◆ WORK TO BE COMPLETED ◆
Print the first line of the material below and each line after it, exactly as written, ending with the line that contains "bm.faces.new(rings[-1])".

◆ DATASET EXTRACT ◆
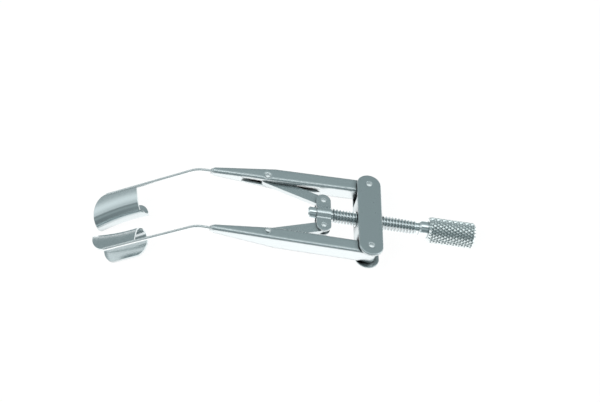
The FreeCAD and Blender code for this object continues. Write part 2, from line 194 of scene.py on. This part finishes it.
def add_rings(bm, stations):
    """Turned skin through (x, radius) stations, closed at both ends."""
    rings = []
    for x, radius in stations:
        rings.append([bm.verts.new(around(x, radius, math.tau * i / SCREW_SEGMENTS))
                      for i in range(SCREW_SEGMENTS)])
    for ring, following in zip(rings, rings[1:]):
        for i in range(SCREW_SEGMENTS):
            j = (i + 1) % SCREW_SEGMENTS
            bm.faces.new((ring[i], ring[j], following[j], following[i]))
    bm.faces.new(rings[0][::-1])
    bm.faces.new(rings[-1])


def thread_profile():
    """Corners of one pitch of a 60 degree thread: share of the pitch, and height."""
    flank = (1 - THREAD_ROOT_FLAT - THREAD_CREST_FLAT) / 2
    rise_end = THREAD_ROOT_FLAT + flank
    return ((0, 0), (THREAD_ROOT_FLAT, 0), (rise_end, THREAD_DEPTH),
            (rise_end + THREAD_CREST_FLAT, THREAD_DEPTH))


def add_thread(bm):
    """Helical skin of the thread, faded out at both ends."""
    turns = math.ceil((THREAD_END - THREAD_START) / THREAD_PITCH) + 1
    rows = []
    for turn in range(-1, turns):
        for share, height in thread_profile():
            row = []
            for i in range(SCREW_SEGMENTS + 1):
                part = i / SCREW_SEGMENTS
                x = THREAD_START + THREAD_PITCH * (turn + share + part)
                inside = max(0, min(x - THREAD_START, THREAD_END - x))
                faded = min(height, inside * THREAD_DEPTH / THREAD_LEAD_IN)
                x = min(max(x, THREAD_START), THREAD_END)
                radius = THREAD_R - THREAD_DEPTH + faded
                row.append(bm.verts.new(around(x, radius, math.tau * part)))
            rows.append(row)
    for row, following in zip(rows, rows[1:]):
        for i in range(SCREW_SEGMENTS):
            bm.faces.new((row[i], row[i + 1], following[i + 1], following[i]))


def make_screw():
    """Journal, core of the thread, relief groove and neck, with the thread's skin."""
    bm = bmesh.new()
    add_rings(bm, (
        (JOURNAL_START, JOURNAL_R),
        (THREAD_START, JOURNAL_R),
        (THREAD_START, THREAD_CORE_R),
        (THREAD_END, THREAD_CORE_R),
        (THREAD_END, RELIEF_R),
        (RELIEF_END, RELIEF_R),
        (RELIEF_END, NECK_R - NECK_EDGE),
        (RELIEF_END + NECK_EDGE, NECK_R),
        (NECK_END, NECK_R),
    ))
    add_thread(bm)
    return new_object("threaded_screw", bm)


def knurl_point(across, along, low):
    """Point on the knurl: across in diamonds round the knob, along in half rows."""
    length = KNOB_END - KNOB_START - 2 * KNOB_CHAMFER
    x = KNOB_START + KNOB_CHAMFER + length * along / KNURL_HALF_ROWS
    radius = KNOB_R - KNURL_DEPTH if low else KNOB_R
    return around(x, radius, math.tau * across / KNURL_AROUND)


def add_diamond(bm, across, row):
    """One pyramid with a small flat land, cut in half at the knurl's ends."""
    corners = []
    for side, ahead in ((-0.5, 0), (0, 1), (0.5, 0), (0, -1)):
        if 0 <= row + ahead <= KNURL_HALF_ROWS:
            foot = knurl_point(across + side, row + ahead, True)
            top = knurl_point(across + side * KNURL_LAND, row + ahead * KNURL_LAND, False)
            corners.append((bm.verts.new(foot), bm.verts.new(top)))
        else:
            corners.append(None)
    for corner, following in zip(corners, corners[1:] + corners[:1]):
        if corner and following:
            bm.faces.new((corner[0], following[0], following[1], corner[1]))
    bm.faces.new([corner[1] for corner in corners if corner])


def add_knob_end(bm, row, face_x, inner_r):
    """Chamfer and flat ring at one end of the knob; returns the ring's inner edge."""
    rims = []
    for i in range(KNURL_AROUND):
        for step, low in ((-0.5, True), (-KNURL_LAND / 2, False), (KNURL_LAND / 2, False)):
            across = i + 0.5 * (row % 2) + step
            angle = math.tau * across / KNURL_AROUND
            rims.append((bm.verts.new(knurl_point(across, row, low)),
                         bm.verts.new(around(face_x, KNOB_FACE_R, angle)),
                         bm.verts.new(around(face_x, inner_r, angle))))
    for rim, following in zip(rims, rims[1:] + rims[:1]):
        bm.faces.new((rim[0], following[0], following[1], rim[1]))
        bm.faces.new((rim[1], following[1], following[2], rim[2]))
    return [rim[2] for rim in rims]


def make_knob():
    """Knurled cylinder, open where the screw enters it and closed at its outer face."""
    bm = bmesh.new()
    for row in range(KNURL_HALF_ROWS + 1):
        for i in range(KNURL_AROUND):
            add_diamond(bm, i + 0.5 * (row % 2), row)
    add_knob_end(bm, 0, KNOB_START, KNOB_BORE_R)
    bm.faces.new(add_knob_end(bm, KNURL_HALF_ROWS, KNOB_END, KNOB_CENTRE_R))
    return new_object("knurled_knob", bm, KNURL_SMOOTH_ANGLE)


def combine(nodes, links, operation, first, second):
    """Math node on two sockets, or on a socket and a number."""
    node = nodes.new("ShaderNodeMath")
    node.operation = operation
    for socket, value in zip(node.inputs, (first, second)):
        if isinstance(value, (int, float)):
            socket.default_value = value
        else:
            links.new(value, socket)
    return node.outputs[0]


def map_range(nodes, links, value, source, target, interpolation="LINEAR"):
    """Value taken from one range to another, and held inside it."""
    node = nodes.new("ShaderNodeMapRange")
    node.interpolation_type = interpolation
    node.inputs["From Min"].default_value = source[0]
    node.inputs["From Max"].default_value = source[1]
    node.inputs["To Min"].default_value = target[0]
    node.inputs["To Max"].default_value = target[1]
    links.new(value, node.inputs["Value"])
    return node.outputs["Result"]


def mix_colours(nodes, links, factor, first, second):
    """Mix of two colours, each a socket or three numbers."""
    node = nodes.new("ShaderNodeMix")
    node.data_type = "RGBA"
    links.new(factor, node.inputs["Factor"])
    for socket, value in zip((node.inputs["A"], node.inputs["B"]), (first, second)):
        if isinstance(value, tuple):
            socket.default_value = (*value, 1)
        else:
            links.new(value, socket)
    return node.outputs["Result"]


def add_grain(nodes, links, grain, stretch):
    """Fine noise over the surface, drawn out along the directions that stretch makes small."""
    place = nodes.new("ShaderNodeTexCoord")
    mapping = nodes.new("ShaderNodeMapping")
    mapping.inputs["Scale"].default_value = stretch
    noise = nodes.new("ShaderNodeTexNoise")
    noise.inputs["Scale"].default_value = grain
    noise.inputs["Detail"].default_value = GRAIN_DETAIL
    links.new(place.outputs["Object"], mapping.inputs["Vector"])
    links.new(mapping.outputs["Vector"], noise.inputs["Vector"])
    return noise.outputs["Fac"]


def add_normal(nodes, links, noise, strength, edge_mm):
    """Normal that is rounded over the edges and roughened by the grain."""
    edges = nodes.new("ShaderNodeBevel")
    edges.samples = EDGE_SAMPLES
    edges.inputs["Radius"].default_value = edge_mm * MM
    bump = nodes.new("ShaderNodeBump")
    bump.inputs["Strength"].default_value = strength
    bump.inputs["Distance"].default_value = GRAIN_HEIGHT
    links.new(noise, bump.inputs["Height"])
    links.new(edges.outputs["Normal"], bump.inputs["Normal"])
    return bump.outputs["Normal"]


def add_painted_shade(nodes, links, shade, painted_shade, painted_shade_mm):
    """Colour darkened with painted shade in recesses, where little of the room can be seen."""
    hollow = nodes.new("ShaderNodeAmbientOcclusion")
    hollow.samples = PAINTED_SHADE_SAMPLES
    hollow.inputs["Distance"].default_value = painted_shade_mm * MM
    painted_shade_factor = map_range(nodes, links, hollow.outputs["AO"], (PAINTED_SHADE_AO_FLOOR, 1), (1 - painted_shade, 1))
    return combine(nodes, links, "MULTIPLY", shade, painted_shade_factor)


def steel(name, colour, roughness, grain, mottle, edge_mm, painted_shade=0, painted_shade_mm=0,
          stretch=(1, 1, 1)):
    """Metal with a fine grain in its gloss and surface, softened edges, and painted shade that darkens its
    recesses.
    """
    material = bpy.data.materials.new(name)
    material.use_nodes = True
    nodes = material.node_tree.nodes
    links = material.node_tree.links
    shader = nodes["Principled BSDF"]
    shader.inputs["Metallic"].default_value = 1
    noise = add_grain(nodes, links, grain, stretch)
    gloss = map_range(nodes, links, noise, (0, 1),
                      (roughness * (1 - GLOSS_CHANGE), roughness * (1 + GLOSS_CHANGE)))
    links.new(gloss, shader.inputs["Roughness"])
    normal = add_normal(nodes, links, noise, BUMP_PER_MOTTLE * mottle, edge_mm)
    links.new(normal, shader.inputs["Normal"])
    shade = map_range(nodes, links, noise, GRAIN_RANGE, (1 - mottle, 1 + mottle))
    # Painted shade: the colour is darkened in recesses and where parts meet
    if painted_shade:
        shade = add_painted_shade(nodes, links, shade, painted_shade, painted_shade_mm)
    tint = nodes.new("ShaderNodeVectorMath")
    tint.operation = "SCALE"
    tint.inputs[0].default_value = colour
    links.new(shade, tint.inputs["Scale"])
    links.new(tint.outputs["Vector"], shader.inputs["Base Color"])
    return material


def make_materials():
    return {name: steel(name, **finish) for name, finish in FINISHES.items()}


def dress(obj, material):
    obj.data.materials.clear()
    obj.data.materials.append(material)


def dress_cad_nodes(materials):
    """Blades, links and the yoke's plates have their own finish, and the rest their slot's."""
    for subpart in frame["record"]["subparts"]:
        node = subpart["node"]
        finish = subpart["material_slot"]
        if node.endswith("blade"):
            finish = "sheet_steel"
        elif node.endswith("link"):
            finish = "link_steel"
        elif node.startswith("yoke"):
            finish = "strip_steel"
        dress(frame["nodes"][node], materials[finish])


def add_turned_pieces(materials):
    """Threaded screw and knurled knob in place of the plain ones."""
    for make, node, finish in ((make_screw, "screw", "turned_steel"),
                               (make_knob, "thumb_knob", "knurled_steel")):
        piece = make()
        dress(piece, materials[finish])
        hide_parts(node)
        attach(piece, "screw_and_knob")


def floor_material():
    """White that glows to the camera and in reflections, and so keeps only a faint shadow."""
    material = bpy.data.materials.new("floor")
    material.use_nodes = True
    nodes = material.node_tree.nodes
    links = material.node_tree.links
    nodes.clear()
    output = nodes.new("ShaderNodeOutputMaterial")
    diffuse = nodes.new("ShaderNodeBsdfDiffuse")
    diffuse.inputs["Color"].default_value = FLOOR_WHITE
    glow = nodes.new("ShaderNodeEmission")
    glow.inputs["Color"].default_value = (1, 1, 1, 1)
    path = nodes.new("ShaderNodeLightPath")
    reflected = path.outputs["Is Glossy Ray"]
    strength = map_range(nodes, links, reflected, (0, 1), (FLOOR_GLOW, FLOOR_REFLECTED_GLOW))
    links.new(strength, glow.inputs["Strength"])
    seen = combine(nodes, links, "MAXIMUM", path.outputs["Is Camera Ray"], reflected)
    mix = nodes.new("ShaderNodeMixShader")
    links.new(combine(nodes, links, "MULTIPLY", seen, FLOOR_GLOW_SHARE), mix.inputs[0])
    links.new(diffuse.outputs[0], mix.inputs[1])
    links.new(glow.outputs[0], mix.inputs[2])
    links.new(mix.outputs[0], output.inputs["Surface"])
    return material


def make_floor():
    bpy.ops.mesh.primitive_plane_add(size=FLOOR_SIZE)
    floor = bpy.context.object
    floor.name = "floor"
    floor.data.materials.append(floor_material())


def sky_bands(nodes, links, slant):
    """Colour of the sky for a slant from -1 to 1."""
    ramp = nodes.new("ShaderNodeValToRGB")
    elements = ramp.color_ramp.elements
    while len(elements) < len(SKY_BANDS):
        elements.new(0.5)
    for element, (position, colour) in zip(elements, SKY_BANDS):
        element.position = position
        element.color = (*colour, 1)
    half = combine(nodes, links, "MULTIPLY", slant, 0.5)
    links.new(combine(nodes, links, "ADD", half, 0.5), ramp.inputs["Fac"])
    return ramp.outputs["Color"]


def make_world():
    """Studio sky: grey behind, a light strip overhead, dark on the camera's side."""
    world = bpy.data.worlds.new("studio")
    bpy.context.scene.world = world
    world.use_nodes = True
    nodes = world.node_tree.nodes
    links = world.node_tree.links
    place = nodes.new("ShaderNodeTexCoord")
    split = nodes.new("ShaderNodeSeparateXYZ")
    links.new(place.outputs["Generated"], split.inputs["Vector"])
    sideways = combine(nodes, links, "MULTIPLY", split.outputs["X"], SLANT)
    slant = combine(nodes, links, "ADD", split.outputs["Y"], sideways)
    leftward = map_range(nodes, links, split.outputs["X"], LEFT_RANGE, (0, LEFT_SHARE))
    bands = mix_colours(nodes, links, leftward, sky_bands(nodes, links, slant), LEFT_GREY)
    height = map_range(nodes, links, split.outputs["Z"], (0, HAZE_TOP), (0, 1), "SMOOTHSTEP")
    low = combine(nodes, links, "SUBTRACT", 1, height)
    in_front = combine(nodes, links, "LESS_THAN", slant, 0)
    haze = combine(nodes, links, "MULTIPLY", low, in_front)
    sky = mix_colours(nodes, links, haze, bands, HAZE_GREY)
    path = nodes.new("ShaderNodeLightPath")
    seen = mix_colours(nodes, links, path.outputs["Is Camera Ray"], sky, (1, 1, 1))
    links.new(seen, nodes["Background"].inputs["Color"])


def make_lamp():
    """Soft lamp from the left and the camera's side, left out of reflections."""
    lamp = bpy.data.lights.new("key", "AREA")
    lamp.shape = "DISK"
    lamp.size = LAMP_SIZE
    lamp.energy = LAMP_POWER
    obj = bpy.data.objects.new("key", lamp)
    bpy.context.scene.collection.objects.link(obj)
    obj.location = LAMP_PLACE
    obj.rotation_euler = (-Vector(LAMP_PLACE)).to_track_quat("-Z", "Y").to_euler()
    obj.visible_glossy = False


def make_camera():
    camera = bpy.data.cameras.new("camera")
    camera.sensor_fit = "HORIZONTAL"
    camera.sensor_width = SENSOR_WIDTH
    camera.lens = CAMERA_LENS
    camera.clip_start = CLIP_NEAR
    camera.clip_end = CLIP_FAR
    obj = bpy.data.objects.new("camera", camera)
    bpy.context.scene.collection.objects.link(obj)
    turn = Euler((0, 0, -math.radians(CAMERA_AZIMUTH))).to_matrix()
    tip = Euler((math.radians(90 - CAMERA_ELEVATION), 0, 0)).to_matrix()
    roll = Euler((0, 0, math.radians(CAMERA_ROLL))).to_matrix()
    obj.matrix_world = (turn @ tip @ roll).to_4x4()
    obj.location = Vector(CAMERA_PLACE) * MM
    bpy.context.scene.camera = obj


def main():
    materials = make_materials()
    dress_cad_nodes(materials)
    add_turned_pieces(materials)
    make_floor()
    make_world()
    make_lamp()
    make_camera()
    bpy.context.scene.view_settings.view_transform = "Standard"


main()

◆ SOLVED PROBLEM ◆
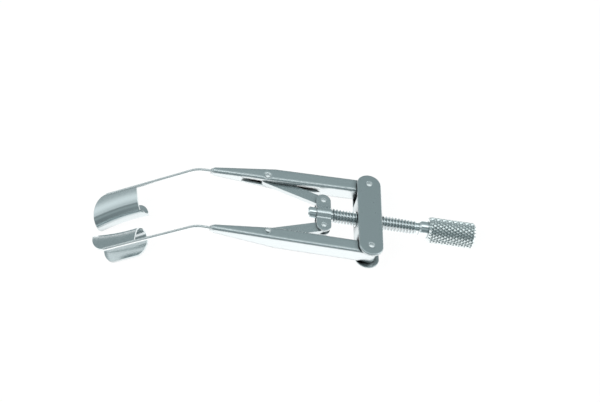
The FreeCAD and Blender code for this object continues. Write part 2, from line 194 of scene.py on. This part finishes it.
def add_rings(bm, stations):
    """Turned skin through (x, radius) stations, closed at both ends."""
    rings = []
    for x, radius in stations:
        rings.append([bm.verts.new(around(x, radius, math.tau * i / SCREW_SEGMENTS))
                      for i in range(SCREW_SEGMENTS)])
    for ring, following in zip(rings, rings[1:]):
        for i in range(SCREW_SEGMENTS):
            j = (i + 1) % SCREW_SEGMENTS
            bm.faces.new((ring[i], ring[j], following[j], following[i]))
    bm.faces.new(rings[0][::-1])
    bm.faces.new(rings[-1])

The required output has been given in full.